TiM is trained from scratch on 33M images for 30 days using 16 A100 GPUs, with native-resolution strategies and resolution-dependent timestep shifting. The model supports arbitrary-step sampling, including stochastic variants for diversity.

Implications and Future Directions

TiM demonstrates that the trade-off between efficiency and fidelity in generative modeling is not architectural but objective-driven. By learning the solution manifold of the generative process, TiM achieves strong few-step performance, monotonic refinement, and robust scaling to high resolutions and aspect ratios—all within a compact model. This paradigm shift has several implications:

Foundation Model Efficiency: TiM's ability to outperform much larger models suggests that future foundation models can be both efficient and high-performing, reducing hardware requirements and democratizing access.
Unified Generative Frameworks: The transition-based objective unifies local and global supervision, potentially generalizing to other modalities (video, 3D, multimodal synthesis) and tasks (inpainting, editing).
Sampling Flexibility: Arbitrary-step and schedule-agnostic sampling enables adaptive inference, trading off speed and quality dynamically.
Theoretical Generalization: The state transition identity provides a principled framework for compositionality and trajectory consistency, which may inform future work in flow-based, consistency, and shortcut models.

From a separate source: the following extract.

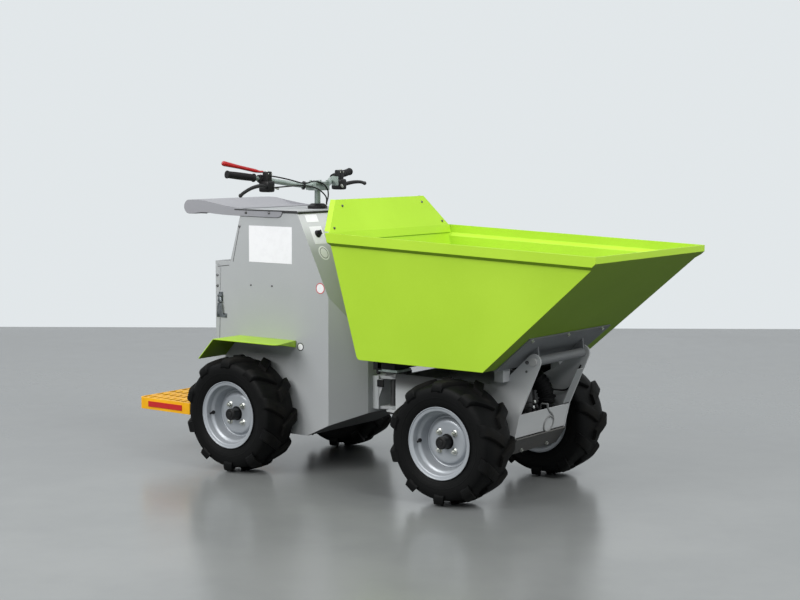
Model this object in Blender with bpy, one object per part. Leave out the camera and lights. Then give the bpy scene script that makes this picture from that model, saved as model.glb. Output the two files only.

Limitations remain in content safety, controllability, and fine-grained detail rendering (e.g., text, hands), with occasional artifacts at extreme resolutions. Addressing these will require further advances in autoencoder design and training data curation.

Conclusion

Transition Models (TiM) redefine the generative learning objective, enabling a single model to master arbitrary state-to-state transitions along the PF-ODE trajectory. This approach unifies the strengths of diffusion and consistency models, delivering state-of-the-art performance, efficiency, and flexibility. TiM's theoretical and empirical contributions suggest a new direction for scalable, high-fidelity generative modeling, with broad implications for the design of future foundation models and generative systems.